By May 25, 2015 Pain, shoulder pain

Although this article should not replace a proper assessment by a healthcare professional it is important to note that pain coming from underneath or slightly beside your shoulder blade may mean that your rib joints are irritated.  Sounds like a big deal but it is one of the most common things that I treat.  What I find very unfortunate about irritated rib joints is that there are a large number of people living unnecessarily with this discomfort because they don’t know what it is or how to treat it.  So let me explain the situation…

Your ribs form a joint that allow it to be connected to your spine.  Since the moment you were born, every time you breathe these rib joints move up and down and just like any other joint in your body they can get irritated.   Ribs are particularly irritated by perpetual poor posture typical of a sedentary desk job and/or commuting (forward head carriage and rounded shoulders).  They are also commonly irritated and become painful following a cold with coughing. People who routinely work out may notice this mid back discomfort whenever they are lying on their back holding weight (example: chest or bench press).  However, most individuals are unaware of this discomfort until they lean against a firm surface (chair or bed) or until I touch them.  If left untreated they can eventually become painful at rest or with breathing.  When significantly irritated they can also refer pain down the arm.

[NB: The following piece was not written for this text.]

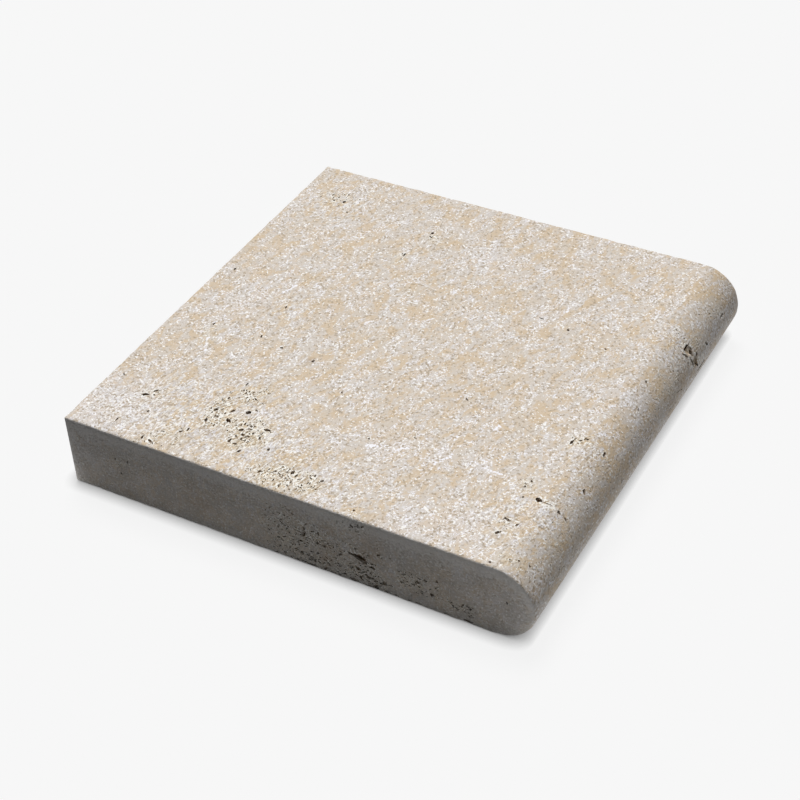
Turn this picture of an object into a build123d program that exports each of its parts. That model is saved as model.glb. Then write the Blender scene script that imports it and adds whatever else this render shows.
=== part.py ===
"""Pool coping stone: one sawn travertine paver with a full round nose on the pool side.

The frame stands at the middle of the bed. +X points out of the nose, towards the pool,
+Y runs along the pool edge, and +Z points up. All sizes are in millimetres.
"""

from build123d import *
import os
from math import cos, pi, radians, sin

os.makedirs("parts", exist_ok=True)

# The sawn blank: a square paver, as thick as two inches
pool_edge_length = 305.0
deck_to_nose = 305.0
thickness = 50.0

# The sawn corners are eased by hand
arris_radius = 1.2

# A natural void is an angular bowl. Its mouth is a many-sided ellipse with three lobes, its wall
# breaks at a shoulder, and its floor is about half as wide as the mouth and leans to one side
mouth_unevenness = 0.16
mouth_lobes = 3
mouth_sides = 9
shoulder_depth_share = 0.6
shoulder_width_share = 0.86
floor_width_share = 0.45
floor_lean = 0.5
overcut = 1.0

# The cavern: the widest void on the nose, three cells that open into each other
cavern_angle = 35.0
cavern_from_far_end = 76.0
cavern_width = 7.6
cavern_height = 9.0
cavern_depth = 4.2
lower_cell_angle = 17.0
lower_cell_width = 5.0
lower_cell_height = 8.4
side_cell_angle = 21.0
side_cell_offset = 3.6
side_cell_width = 3.4
side_cell_height = 6.0
side_cell_depth = 2.8

# A stem left three pits in a row over the brow of the nose, from its tip to its root
stem_from_near_end = 57.0
stem_pits = [(92.0, 4.8), (61.0, 3.6), (51.0, 2.6)]
stem_width_share = 0.62
stem_depth = 2.2

# Slots in the nose: degrees above its level line, and distance from the far or near end
slot_length = 5.6
slot_width = 2.4
slot_depth = 1.9
far_slots = [(-6.0, 63.0), (14.0, 54.0), (22.0, 28.0)]
near_slots = [(48.0, 81.0), (54.0, 112.0)]

# Pits in the walking face, nearly along the pool edge: distance from the deck edge, and from the
# far or near end
pit_length = 4.2
pit_width = 2.8
pit_depth = 1.8
pit_heading = 105.0
far_pits = [(34.0, 36.0), (106.0, 43.0)]
near_pits = [(62.0, 149.0), (81.0, 112.0), (105.0, 109.0), (32.0, 39.0), (78.0, 35.0), (78.0, 46.0)]
near_pits += [(90.0, 40.0), (96.0, 52.0), (115.0, 43.0), (147.0, 18.0), (271.0, 36.0), (270.0, 25.0)]

# The vug: the widest void in the near end face, with a smaller cell beside it
vug_from_deck = 199.0
vug_above_bed = 21.5
vug_length = 10.5
vug_height = 5.2
vug_depth = 4.0
vug_heading = -14.0
vug_side_offset = 7.5
vug_side_length = 6.0

# Pits in the near end face: distance from the deck edge or the nose, and height above the bed
end_pit_length = 3.6
end_pit_height = 2.6
end_pit_depth = 2.0
deck_side_end_pits = [(163.0, 24.0), (186.0, 19.0), (196.0, 12.0), (204.0, 8.0), (213.0, 8.0)]
nose_side_end_pits = [(62.0, 13.0), (39.0, 12.0)]

# The nose takes the whole thickness, so its radius follows the blank
nose_radius = thickness / 2
half_depth = deck_to_nose / 2
half_length = pool_edge_length / 2
nose_centre_x = half_depth - nose_radius


def on_walking_face(from_deck, y, heading=0.0):
    """A plane on the top of the stone, facing out of it."""
    return Plane((from_deck - half_depth, y, thickness)).rotated((0, 0, heading))


def on_nose(angle, y):
    """A plane on the nose, `angle` degrees above its level line, with X along the pool edge."""
    out = Vector(cos(radians(angle)), 0, sin(radians(angle)))
    centre = Vector(nose_centre_x, y, nose_radius)
    return Plane(centre + out * nose_radius, x_dir=(0, 1, 0), z_dir=out)


def on_near_end(x, height, heading=0.0):
    """A plane on the end face that looks along -Y, with X towards the nose."""
    face = Plane((x, -half_length, height), x_dir=(1, 0, 0), z_dir=(0, -1, 0))
    return face.rotated((0, 0, heading))


def mouth(length, width, share):
    """Corners of the uneven mouth of a void, drawn in by `share` as it goes down."""
    points = []
    for step in range(mouth_sides):
        turn = 2 * pi * step / mouth_sides
        reach = share * (1 + mouth_unevenness * cos(mouth_lobes * turn))
        points.append((reach * cos(turn) * length / 2, reach * sin(turn) * width / 2))
    return points


def void(length, width, depth):
    """A bowl sunk below the plane it stands on, with its floor leaning along X."""
    shoulder = (-shoulder_depth_share * depth, shoulder_width_share)
    floor = (-depth, floor_width_share)
    with BuildPart(mode=Mode.PRIVATE) as hollow:
        for level, share in ((overcut, 1.0), (0.0, 1.0), shoulder, floor):
            with BuildSketch(Plane.XY.offset(level)):
                with Locations((floor_lean * max(-level, 0) / depth, 0)):
                    with BuildLine():
                        Polyline(mouth(length, width, share), close=True)
                    make_face()
        loft(ruled=True)
    return hollow.part


with BuildPart() as coping_stone:
    # The section seen from the near end: flat bed, half-round nose, flat top, sawn deck edge
    with BuildSketch(Plane.XZ):
        with BuildLine():
            bed = Line((-half_depth, 0), (nose_centre_x, 0))
            nose = TangentArc(bed @ 1, (nose_centre_x, thickness), tangent=bed % 1)
            top = Line(nose @ 1, (-half_depth, thickness))
            Line(top @ 1, bed @ 0)
        make_face()
    extrude(amount=half_length, both=True)

    # Both end faces are eased all round, and so are the two long corners at the deck
    end_outlines = coping_stone.faces().filter_by(Axis.Y).edges()
    deck_corners = coping_stone.edges().filter_by(Axis.Y).group_by(Axis.X)[0]
    fillet(end_outlines + deck_corners, radius=arris_radius)

    cavern_y = half_length - cavern_from_far_end
    with Locations(on_nose(cavern_angle, cavern_y)):
        add(void(cavern_width, cavern_height, cavern_depth), mode=Mode.SUBTRACT)
    with Locations(on_nose(lower_cell_angle, cavern_y)):
        add(void(lower_cell_width, lower_cell_height, cavern_depth), mode=Mode.SUBTRACT)
    with Locations(on_nose(side_cell_angle, cavern_y + side_cell_offset)):
        add(void(side_cell_width, side_cell_height, side_cell_depth), mode=Mode.SUBTRACT)

    for angle, length in stem_pits:
        with Locations(on_nose(angle, stem_from_near_end - half_length).rotated((0, 0, 90))):
            add(void(length, length * stem_width_share, stem_depth), mode=Mode.SUBTRACT)

    slot_places = [on_nose(angle, half_length - far) for angle, far in far_slots]
    slot_places += [on_nose(angle, near - half_length) for angle, near in near_slots]
    with Locations(slot_places):
        add(void(slot_length, slot_width, slot_depth), mode=Mode.SUBTRACT)

    pit_places = [on_walking_face(x, half_length - far, pit_heading) for x, far in far_pits]
    pit_places += [on_walking_face(x, near - half_length, pit_heading) for x, near in near_pits]
    with Locations(pit_places):
        add(void(pit_length, pit_width, pit_depth), mode=Mode.SUBTRACT)

    vug_x = vug_from_deck - half_depth
    with Locations(on_near_end(vug_x, vug_above_bed, vug_heading)):
        add(void(vug_length, vug_height, vug_depth), mode=Mode.SUBTRACT)
        with Locations((-vug_side_offset, 0)):
            add(void(vug_side_length, vug_height / 2, vug_depth / 2), mode=Mode.SUBTRACT)

    end_places = [on_near_end(x - half_depth, z) for x, z in deck_side_end_pits]
    end_places += [on_near_end(half_depth - x, z) for x, z in nose_side_end_pits]
    with Locations(end_places):
        add(void(end_pit_length, end_pit_height, end_pit_depth), mode=Mode.SUBTRACT)

coping_stone.part.label = "coping_stone"
export_step(coping_stone.part, "parts/coping_stone.step")
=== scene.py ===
import bmesh
import bpy
import math
import random
from mathutils import Matrix, Quaternion, Vector, kdtree


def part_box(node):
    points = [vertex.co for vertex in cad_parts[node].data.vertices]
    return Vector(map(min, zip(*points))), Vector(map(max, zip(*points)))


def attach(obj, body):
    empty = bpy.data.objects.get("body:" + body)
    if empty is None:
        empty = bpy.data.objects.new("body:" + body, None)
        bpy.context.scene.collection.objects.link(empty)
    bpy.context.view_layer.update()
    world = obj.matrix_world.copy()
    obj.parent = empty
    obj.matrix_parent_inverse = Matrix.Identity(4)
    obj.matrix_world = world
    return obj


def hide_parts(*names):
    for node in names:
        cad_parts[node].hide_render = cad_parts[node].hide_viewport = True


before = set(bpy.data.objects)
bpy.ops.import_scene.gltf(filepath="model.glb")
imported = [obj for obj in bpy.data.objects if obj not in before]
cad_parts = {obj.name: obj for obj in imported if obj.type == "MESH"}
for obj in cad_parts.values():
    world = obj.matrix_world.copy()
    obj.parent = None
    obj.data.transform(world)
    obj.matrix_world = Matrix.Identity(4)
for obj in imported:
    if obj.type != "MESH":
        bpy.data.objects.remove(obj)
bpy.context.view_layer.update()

# The coping stone is one piece of cream travertine. It is sawn from a block, one long side is
# turned to a full round nose, and the top and nose are brushed, so that the saw and the brush
# have opened the voids that stems and gas left in the rock.
stone_low, stone_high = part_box("coping_stone")
half_depth = -stone_low.x
half_length = stone_high.y
thickness = stone_high.z
nose_radius = thickness / 2
nose_centre_x = half_depth - nose_radius
arris = 0.0012
nose_facets = 24
arris_facets = 3
grain_pitch = 0.0025
merge_distance = 1e-5


def choose(kind, wanted):
    """Selects the vertices, edges or faces that pass the test, and nothing else."""
    bpy.ops.mesh.select_mode(type=kind)
    bpy.ops.mesh.select_all(action="DESELECT")
    shape = bmesh.from_edit_mesh(bpy.context.object.data)
    for part in {"VERT": shape.verts, "EDGE": shape.edges, "FACE": shape.faces}[kind]:
        if wanted(part):
            part.select_set(True)
    bmesh.update_edit_mesh(bpy.context.object.data)


def along(edge, axis):
    """True where an edge runs along one axis: 0, 1 or 2 for X, Y or Z."""
    run = edge.verts[1].co - edge.verts[0].co
    return abs(run[axis]) > 0.999 * run.length


def saw(axis, start, stop, pitch, wanted=lambda face: True):
    """Cuts the wanted faces by planes across one axis, evenly spaced from start to stop."""
    cuts = round((stop - start) / pitch)
    normal = Vector((axis == 0, axis == 1, axis == 2))
    for cut in range(cuts + 1):
        choose("FACE", wanted)
        place = normal * (start + (stop - start) * cut / cuts)
        bpy.ops.mesh.bisect(plane_co=place, plane_no=normal, threshold=1e-6)


def of_an_end(face):
    """True for what faces along the pool edge, on either end."""
    return abs(face.normal.y) > 0.99


bpy.ops.object.select_all(action="DESELECT")
bpy.ops.mesh.primitive_cube_add(size=1, location=(0, 0, thickness / 2))
stone = bpy.context.object
stone.name = "dressed_stone"
stone.scale = (2 * half_depth, 2 * half_length, thickness)
bpy.ops.object.transform_apply(location=True, rotation=False, scale=True)
bpy.ops.object.mode_set(mode="EDIT")

choose("EDGE", lambda e: along(e, 1) and e.verts[0].co.x > 0)
bpy.ops.mesh.bevel(offset=nose_radius, segments=nose_facets, profile=0.5)
bpy.ops.mesh.select_all(action="SELECT")
bpy.ops.mesh.remove_doubles(threshold=merge_distance)
choose("EDGE", lambda e: not along(e, 1) or (along(e, 1) and e.verts[0].co.x < -nose_radius))
bpy.ops.mesh.bevel(offset=arris, segments=arris_facets, profile=0.5)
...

As mentioned, ribs wrap around from your back to the front of your chest and so what’s interesting about rib irritation is that it can be painful in your back, side or chest.  It has been my finding that 90% of people feel it in the back and the remaining 10% either in the front or side of their ribs.  As a word of caution, when dealing with ribs if an individual presents complaining of LEFT sided chest pain we need to entertain the idea that the discomfort can be coming from the heart located directly under the ribs.  Rather than a chiropractic treatment this would be a medical emergency especially if accompanied by arm or jaw pain and/or shortness of breath.

If you have ever had a massage, which I have one every month, you might mistaken this discomfort for a “muscle knot” so follow this general rule: If the knot does not go away after 2-5 minutes of massaging – it probably won’t until the underlying rib is treated.  An irritated rib joint will cause the overlying muscles to also become irritated and form what appears to be a “knot”.

Fortunately, ribs respond very well to being treated by chiropractic – either with a manual adjustment or using an activator instrument.  I find the activator particularly helpful when dealing with some children, seniors or individuals who would prefer not having a formal adjustment.  A typical irritated rib joint seems to take on average between 1-5 treatments.  In addition to treating their ribs I address the reason(s) why it occurred in the first place and provide advice or exercises so as to avoid recurrences.